Records shown
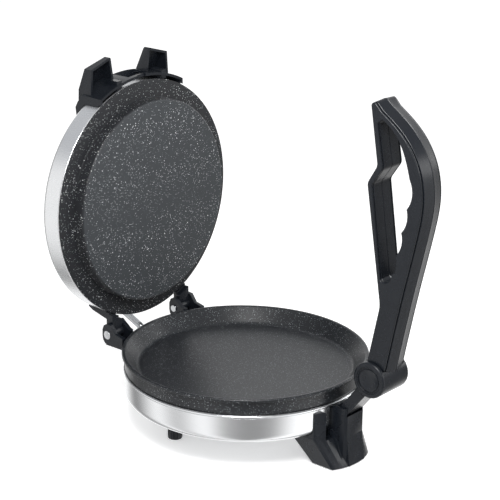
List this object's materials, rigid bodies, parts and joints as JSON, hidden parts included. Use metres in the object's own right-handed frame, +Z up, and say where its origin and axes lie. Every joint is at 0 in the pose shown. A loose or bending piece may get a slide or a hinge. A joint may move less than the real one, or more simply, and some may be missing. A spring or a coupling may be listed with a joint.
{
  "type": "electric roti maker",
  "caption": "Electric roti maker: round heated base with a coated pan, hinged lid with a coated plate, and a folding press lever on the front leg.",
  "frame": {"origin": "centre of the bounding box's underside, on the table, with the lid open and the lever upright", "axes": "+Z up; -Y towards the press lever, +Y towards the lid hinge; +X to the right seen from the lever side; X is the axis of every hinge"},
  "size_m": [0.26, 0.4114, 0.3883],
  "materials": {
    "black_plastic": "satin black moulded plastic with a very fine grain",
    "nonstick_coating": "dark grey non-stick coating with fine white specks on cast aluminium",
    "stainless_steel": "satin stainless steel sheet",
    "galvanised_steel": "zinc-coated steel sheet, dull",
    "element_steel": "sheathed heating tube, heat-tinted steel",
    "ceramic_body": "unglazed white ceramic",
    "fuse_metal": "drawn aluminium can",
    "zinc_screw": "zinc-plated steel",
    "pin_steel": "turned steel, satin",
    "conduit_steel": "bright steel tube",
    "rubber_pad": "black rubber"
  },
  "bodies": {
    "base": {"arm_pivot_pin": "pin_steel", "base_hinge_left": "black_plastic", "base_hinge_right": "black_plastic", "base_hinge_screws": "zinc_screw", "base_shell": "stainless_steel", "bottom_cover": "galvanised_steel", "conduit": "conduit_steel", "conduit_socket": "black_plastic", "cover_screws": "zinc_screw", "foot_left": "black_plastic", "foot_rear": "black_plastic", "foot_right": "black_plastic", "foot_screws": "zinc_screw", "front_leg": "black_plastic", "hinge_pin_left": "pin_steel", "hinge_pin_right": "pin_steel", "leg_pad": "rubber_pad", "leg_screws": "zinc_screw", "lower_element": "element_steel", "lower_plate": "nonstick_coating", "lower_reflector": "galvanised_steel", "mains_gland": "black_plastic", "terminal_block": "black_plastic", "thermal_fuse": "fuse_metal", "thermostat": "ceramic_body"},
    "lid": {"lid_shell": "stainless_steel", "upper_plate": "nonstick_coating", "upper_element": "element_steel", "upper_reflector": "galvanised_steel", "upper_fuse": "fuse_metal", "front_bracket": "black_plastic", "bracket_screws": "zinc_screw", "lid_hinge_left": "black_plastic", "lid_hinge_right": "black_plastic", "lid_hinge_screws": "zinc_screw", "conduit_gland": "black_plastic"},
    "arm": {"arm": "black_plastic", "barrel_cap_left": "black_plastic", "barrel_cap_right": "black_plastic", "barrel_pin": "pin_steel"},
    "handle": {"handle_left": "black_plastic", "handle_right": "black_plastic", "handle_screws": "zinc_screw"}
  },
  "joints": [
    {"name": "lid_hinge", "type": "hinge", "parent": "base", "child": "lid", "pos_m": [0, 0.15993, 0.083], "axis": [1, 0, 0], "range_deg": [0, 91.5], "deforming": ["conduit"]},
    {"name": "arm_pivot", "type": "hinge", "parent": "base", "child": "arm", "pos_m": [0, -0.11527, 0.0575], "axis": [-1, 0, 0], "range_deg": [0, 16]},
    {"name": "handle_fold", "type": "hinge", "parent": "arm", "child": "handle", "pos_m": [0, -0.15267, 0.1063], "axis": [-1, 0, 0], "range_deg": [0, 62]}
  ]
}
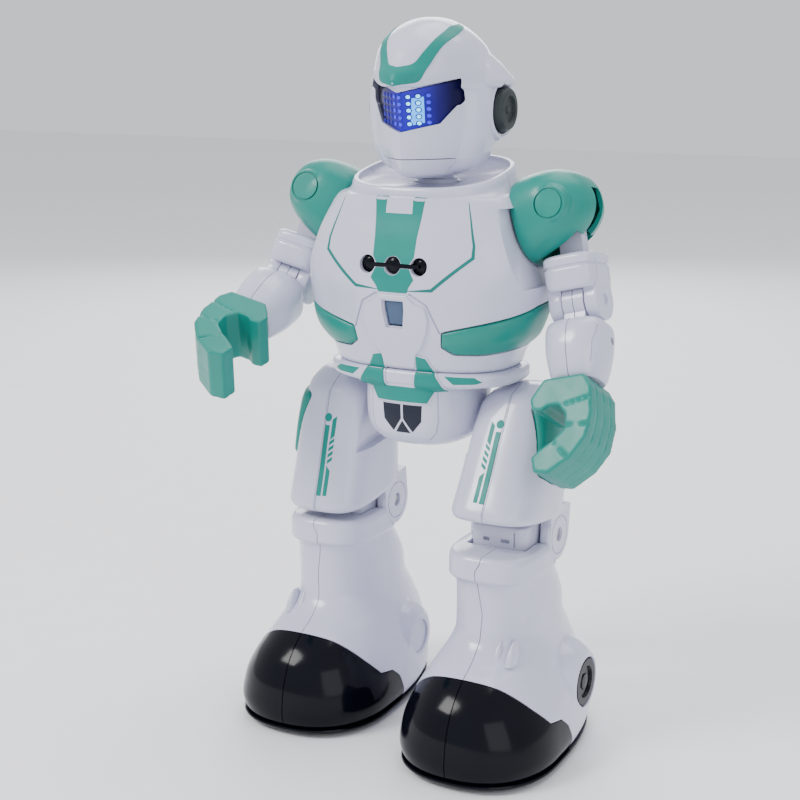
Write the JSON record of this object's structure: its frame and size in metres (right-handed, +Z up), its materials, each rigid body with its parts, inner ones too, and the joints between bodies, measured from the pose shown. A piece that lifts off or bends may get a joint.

Work required
Each record must be returned exactly as it is written.

Solution
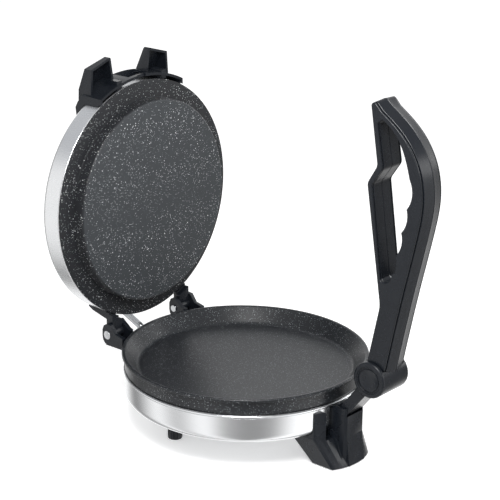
List this object's materials, rigid bodies, parts and joints as JSON, hidden parts included. Use metres in the object's own right-handed frame, +Z up, and say where its origin and axes lie. Every joint is at 0 in the pose shown. A loose or bending piece may get a slide or a hinge. A joint may move less than the real one, or more simply, and some may be missing. A spring or a coupling may be listed with a joint.
{
  "type": "electric roti maker",
  "caption": "Electric roti maker: round heated base with a coated pan, hinged lid with a coated plate, and a folding press lever on the front leg.",
  "frame": {"origin": "centre of the bounding box's underside, on the table, with the lid open and the lever upright", "axes": "+Z up; -Y towards the press lever, +Y towards the lid hinge; +X to the right seen from the lever side; X is the axis of every hinge"},
  "size_m": [0.26, 0.4114, 0.3883],
  "materials": {
    "black_plastic": "satin black moulded plastic with a very fine grain",
    "nonstick_coating": "dark grey non-stick coating with fine white specks on cast aluminium",
    "stainless_steel": "satin stainless steel sheet",
    "galvanised_steel": "zinc-coated steel sheet, dull",
    "element_steel": "sheathed heating tube, heat-tinted steel",
    "ceramic_body": "unglazed white ceramic",
    "fuse_metal": "drawn aluminium can",
    "zinc_screw": "zinc-plated steel",
    "pin_steel": "turned steel, satin",
    "conduit_steel": "bright steel tube",
    "rubber_pad": "black rubber"
  },
  "bodies": {
    "base": {"arm_pivot_pin": "pin_steel", "base_hinge_left": "black_plastic", "base_hinge_right": "black_plastic", "base_hinge_screws": "zinc_screw", "base_shell": "stainless_steel", "bottom_cover": "galvanised_steel", "conduit": "conduit_steel", "conduit_socket": "black_plastic", "cover_screws": "zinc_screw", "foot_left": "black_plastic", "foot_rear": "black_plastic", "foot_right": "black_plastic", "foot_screws": "zinc_screw", "front_leg": "black_plastic", "hinge_pin_left": "pin_steel", "hinge_pin_right": "pin_steel", "leg_pad": "rubber_pad", "leg_screws": "zinc_screw", "lower_element": "element_steel", "lower_plate": "nonstick_coating", "lower_reflector": "galvanised_steel", "mains_gland": "black_plastic", "terminal_block": "black_plastic", "thermal_fuse": "fuse_metal", "thermostat": "ceramic_body"},
    "lid": {"lid_shell": "stainless_steel", "upper_plate": "nonstick_coating", "upper_element": "element_steel", "upper_reflector": "galvanised_steel", "upper_fuse": "fuse_metal", "front_bracket": "black_plastic", "bracket_screws": "zinc_screw", "lid_hinge_left": "black_plastic", "lid_hinge_right": "black_plastic", "lid_hinge_screws": "zinc_screw", "conduit_gland": "black_plastic"},
    "arm": {"arm": "black_plastic", "barrel_cap_left": "black_plastic", "barrel_cap_right": "black_plastic", "barrel_pin": "pin_steel"},
    "handle": {"handle_left": "black_plastic", "handle_right": "black_plastic", "handle_screws": "zinc_screw"}
  },
  "joints": [
    {"name": "lid_hinge", "type": "hinge", "parent": "base", "child": "lid", "pos_m": [0, 0.15993, 0.083], "axis": [1, 0, 0], "range_deg": [0, 91.5], "deforming": ["conduit"]},
    {"name": "arm_pivot", "type": "hinge", "parent": "base", "child": "arm", "pos_m": [0, -0.11527, 0.0575], "axis": [-1, 0, 0], "range_deg": [0, 16]},
    {"name": "handle_fold", "type": "hinge", "parent": "arm", "child": "handle", "pos_m": [0, -0.15267, 0.1063], "axis": [-1, 0, 0], "range_deg": [0, 62]}
  ]
}
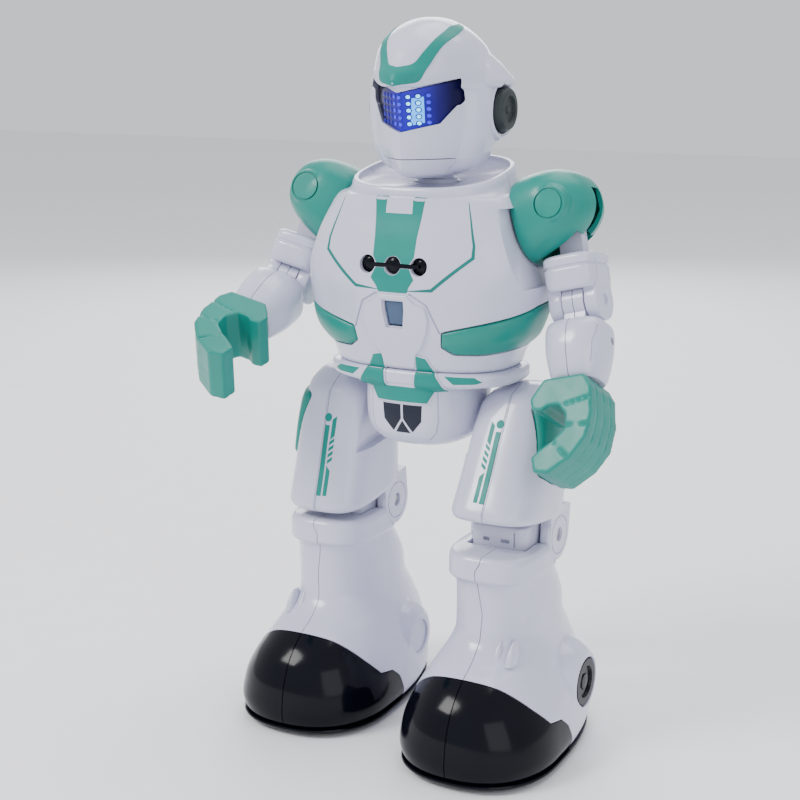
Write the JSON record of this object's structure: its frame and size in metres (right-handed, +Z up), its materials, each rigid body with its parts, inner ones too, and the joints between bodies, measured from the pose shown. A piece that lifts off or bends may get a joint.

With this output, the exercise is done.